Problem statement: Copy exactly the lines of the records below, and only those lines, beginning with the line that contains "solids = shape.Solids" and ending with the line that contains "obj.data.transform(world)".
-*-
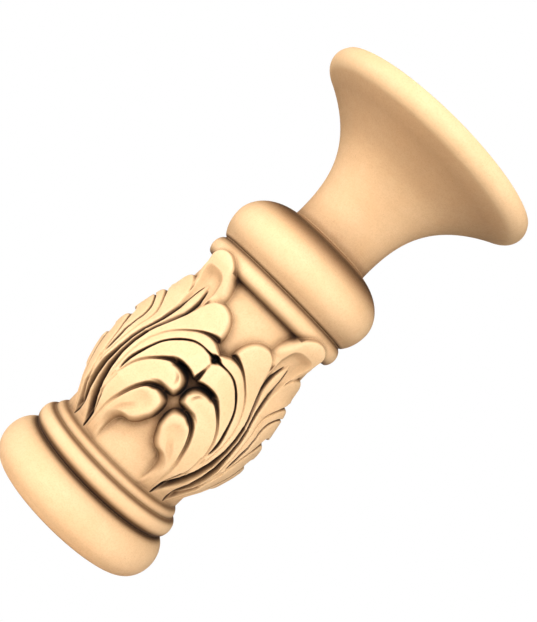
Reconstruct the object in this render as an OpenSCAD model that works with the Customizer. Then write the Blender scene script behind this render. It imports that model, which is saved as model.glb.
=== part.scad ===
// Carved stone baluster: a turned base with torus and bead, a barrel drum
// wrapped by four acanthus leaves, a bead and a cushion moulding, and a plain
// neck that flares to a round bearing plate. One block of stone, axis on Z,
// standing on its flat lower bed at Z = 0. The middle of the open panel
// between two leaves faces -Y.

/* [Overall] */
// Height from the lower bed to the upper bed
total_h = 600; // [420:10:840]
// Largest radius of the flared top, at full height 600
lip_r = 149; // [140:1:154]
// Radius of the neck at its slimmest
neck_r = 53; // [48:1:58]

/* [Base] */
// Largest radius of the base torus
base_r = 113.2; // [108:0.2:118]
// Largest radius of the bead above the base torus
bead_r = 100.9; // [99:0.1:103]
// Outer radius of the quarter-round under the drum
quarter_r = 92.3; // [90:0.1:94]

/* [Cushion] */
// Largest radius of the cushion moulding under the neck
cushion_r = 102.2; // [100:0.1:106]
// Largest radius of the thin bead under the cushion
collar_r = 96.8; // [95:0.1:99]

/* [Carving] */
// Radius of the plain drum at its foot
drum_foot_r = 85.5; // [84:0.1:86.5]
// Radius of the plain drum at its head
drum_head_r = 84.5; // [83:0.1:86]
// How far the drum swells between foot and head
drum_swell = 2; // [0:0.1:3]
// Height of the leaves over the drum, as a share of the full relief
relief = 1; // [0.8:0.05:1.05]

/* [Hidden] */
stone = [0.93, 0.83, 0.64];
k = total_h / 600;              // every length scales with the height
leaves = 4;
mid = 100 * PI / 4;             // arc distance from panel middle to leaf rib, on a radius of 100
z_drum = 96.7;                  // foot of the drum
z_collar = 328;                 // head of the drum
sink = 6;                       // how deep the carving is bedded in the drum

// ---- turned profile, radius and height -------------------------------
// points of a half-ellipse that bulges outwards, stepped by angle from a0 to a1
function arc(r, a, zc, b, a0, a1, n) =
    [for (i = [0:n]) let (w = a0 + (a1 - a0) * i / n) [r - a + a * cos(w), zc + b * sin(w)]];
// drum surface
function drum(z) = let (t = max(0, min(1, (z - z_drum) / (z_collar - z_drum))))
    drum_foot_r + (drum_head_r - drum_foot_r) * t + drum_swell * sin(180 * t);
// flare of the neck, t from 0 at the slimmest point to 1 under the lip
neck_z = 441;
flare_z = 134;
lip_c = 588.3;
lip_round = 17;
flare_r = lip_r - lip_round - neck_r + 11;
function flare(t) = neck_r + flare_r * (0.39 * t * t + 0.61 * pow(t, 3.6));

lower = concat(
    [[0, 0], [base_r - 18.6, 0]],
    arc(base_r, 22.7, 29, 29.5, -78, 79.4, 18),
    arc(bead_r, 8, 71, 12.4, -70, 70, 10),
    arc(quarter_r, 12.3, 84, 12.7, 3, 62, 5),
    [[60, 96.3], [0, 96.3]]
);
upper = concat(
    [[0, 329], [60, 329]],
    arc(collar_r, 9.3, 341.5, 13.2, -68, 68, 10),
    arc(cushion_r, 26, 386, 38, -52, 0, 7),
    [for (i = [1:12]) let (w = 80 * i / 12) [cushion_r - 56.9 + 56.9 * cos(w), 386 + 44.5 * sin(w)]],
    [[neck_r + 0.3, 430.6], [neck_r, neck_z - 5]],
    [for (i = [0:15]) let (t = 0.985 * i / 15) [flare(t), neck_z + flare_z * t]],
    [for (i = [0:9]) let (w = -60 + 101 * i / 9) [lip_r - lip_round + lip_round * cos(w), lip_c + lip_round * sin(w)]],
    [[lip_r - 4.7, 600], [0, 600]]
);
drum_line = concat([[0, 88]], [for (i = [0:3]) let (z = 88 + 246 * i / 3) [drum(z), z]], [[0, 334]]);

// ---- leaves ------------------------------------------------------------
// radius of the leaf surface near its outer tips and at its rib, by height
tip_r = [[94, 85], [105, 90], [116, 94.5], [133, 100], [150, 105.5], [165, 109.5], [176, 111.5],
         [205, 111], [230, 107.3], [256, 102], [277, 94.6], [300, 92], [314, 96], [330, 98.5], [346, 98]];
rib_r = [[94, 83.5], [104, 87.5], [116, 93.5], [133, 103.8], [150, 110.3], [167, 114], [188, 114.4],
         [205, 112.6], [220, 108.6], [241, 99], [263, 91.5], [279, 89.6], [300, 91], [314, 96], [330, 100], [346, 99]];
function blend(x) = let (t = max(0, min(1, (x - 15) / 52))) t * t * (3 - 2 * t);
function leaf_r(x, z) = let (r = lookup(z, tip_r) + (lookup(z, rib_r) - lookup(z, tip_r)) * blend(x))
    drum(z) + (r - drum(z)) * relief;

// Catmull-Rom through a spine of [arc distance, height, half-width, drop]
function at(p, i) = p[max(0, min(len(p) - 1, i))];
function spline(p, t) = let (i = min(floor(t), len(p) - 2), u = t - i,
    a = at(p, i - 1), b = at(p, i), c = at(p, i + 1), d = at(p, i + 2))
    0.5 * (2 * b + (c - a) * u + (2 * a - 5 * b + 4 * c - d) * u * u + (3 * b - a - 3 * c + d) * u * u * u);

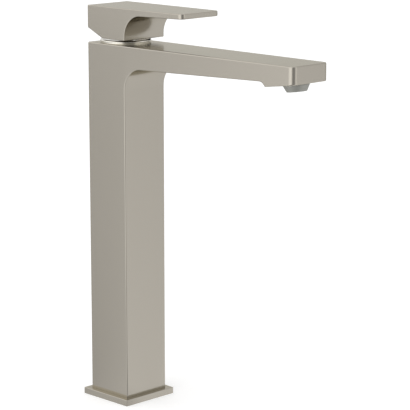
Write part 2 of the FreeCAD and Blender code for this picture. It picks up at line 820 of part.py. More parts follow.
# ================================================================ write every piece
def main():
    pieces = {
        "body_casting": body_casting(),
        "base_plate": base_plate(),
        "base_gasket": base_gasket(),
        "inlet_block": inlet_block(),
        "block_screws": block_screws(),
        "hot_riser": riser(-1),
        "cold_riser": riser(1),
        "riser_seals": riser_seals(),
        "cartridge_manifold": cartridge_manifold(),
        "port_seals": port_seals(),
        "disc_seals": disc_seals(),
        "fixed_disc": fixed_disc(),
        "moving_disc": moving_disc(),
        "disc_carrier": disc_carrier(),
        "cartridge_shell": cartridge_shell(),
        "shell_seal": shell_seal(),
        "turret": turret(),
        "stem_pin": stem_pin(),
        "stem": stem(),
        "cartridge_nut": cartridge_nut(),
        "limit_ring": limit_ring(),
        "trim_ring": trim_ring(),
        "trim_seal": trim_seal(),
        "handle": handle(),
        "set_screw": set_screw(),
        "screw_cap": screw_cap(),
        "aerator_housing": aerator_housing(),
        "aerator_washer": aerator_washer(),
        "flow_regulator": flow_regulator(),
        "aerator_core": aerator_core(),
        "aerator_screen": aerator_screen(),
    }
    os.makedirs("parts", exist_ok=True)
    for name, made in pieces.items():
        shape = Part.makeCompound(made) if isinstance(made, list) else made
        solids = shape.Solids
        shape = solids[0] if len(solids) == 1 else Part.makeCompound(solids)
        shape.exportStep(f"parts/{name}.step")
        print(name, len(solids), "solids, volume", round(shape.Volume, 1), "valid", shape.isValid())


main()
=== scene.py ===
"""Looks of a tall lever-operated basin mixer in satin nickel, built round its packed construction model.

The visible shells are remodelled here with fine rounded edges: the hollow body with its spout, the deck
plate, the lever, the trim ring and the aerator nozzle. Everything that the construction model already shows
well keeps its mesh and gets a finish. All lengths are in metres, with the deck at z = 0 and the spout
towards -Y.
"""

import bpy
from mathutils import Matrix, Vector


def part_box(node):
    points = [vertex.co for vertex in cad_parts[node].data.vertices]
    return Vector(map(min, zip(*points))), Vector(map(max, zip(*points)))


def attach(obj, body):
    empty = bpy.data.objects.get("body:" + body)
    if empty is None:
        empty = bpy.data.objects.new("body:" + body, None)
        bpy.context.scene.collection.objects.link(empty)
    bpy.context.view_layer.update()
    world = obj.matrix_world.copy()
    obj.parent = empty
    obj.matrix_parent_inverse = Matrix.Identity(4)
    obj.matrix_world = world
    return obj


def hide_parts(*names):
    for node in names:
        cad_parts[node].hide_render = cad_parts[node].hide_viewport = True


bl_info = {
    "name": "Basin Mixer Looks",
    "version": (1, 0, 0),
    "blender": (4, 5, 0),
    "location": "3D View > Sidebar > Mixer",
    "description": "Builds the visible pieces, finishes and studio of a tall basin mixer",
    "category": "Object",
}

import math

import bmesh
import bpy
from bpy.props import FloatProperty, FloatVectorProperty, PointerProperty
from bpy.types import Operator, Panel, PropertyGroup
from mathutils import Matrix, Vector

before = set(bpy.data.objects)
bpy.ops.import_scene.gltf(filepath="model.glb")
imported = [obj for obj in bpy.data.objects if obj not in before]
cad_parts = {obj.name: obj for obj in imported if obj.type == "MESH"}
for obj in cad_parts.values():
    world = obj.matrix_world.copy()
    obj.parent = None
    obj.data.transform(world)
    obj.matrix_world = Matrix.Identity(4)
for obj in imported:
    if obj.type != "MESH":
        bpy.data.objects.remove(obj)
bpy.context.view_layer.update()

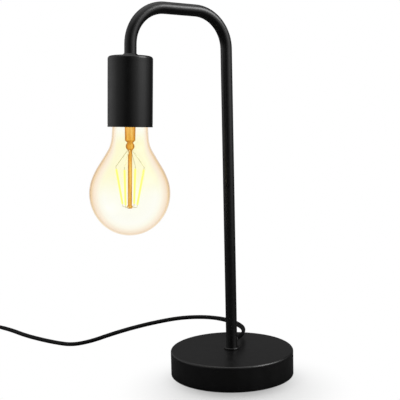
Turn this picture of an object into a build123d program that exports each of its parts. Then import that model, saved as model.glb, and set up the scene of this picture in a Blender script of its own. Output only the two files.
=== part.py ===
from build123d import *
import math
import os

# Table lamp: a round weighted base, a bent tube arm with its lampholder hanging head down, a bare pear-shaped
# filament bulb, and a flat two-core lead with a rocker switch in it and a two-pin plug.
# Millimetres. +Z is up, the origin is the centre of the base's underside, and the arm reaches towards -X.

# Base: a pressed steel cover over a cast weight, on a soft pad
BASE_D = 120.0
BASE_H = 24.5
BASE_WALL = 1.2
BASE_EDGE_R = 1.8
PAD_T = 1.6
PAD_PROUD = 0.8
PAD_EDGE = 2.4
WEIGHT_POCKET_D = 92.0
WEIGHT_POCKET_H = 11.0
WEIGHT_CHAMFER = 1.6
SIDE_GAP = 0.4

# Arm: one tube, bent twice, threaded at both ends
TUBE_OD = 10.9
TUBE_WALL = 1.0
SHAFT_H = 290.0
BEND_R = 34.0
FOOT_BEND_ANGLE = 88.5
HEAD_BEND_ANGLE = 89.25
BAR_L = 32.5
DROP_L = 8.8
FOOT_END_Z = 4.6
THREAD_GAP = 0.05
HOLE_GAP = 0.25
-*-
The answer:
        solids = shape.Solids
        shape = solids[0] if len(solids) == 1 else Part.makeCompound(solids)
        shape.exportStep(f"parts/{name}.step")
        print(name, len(solids), "solids, volume", round(shape.Volume, 1), "valid", shape.isValid())


main()
=== scene.py ===
"""Looks of a tall lever-operated basin mixer in satin nickel, built round its packed construction model.

The visible shells are remodelled here with fine rounded edges: the hollow body with its spout, the deck
plate, the lever, the trim ring and the aerator nozzle. Everything that the construction model already shows
well keeps its mesh and gets a finish. All lengths are in metres, with the deck at z = 0 and the spout
towards -Y.
"""

import bpy
from mathutils import Matrix, Vector


def part_box(node):
    points = [vertex.co for vertex in cad_parts[node].data.vertices]
    return Vector(map(min, zip(*points))), Vector(map(max, zip(*points)))


def attach(obj, body):
    empty = bpy.data.objects.get("body:" + body)
    if empty is None:
        empty = bpy.data.objects.new("body:" + body, None)
        bpy.context.scene.collection.objects.link(empty)
    bpy.context.view_layer.update()
    world = obj.matrix_world.copy()
    obj.parent = empty
    obj.matrix_parent_inverse = Matrix.Identity(4)
    obj.matrix_world = world
    return obj


def hide_parts(*names):
    for node in names:
        cad_parts[node].hide_render = cad_parts[node].hide_viewport = True


bl_info = {
    "name": "Basin Mixer Looks",
    "version": (1, 0, 0),
    "blender": (4, 5, 0),
    "location": "3D View > Sidebar > Mixer",
    "description": "Builds the visible pieces, finishes and studio of a tall basin mixer",
    "category": "Object",
}

import math

import bmesh
import bpy
from bpy.props import FloatProperty, FloatVectorProperty, PointerProperty
from bpy.types import Operator, Panel, PropertyGroup
from mathutils import Matrix, Vector

before = set(bpy.data.objects)
bpy.ops.import_scene.gltf(filepath="model.glb")
imported = [obj for obj in bpy.data.objects if obj not in before]
cad_parts = {obj.name: obj for obj in imported if obj.type == "MESH"}
for obj in cad_parts.values():
    world = obj.matrix_world.copy()
    obj.parent = None
    obj.data.transform(world)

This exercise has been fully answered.